**Problem to work on:**
Each line from the start of the data below through the one containing "bmesh.ops.edgeloop_fill(bm, edges=ring)" must be reproduced exactly.

**Dataset excerpt:**
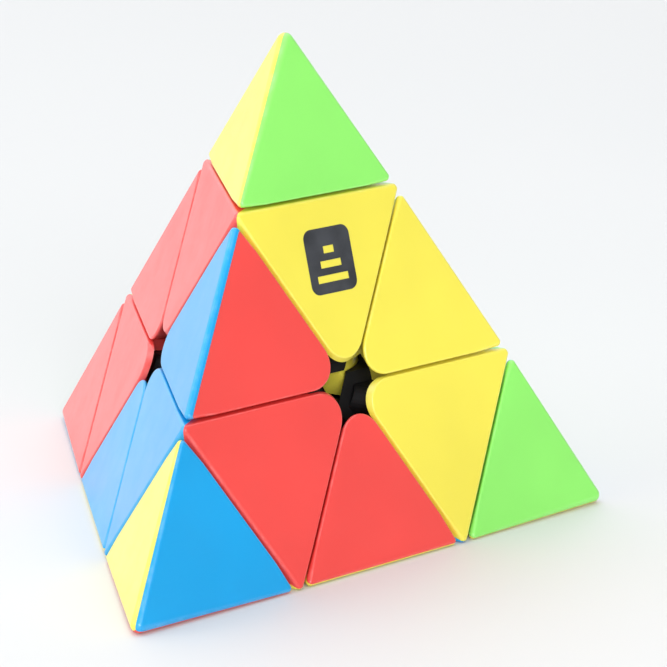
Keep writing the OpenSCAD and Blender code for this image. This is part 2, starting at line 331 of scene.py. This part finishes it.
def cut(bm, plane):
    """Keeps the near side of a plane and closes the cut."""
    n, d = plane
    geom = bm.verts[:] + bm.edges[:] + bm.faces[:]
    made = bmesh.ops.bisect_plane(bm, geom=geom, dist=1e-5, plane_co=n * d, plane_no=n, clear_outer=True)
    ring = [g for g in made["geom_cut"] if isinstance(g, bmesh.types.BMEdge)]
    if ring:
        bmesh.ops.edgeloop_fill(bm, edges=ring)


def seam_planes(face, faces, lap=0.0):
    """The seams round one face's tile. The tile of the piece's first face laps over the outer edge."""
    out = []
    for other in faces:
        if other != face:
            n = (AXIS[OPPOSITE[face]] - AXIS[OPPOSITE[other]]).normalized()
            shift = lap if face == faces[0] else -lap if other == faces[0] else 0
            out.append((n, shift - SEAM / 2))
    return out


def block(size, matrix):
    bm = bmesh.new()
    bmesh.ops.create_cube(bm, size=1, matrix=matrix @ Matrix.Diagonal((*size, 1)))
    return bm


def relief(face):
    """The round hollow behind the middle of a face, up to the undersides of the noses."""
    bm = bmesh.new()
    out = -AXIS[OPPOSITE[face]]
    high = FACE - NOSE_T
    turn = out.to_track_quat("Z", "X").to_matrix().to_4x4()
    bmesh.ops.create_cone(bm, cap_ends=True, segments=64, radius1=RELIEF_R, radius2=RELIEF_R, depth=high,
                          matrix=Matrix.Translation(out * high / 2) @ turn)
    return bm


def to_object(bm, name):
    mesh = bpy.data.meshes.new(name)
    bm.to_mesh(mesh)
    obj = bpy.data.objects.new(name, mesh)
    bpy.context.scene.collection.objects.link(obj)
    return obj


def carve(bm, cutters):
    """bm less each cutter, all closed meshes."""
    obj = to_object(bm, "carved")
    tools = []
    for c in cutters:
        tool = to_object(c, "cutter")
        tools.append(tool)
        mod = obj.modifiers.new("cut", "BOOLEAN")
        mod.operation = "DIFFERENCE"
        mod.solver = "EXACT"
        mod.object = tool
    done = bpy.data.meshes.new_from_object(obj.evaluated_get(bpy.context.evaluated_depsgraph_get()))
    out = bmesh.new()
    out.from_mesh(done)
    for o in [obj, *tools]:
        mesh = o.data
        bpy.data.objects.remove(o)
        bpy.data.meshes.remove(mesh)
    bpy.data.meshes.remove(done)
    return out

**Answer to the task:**
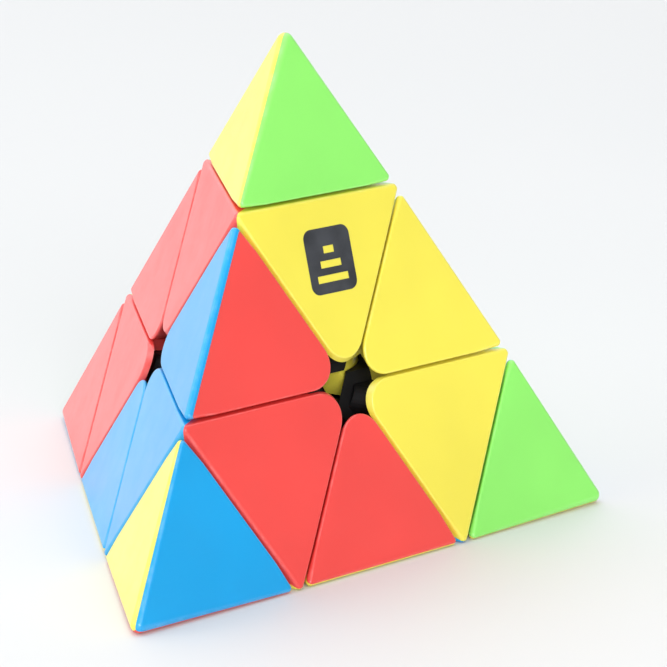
Keep writing the OpenSCAD and Blender code for this image. This is part 2, starting at line 331 of scene.py. This part finishes it.
def cut(bm, plane):
    """Keeps the near side of a plane and closes the cut."""
    n, d = plane
    geom = bm.verts[:] + bm.edges[:] + bm.faces[:]
    made = bmesh.ops.bisect_plane(bm, geom=geom, dist=1e-5, plane_co=n * d, plane_no=n, clear_outer=True)
    ring = [g for g in made["geom_cut"] if isinstance(g, bmesh.types.BMEdge)]
    if ring:
        bmesh.ops.edgeloop_fill(bm, edges=ring)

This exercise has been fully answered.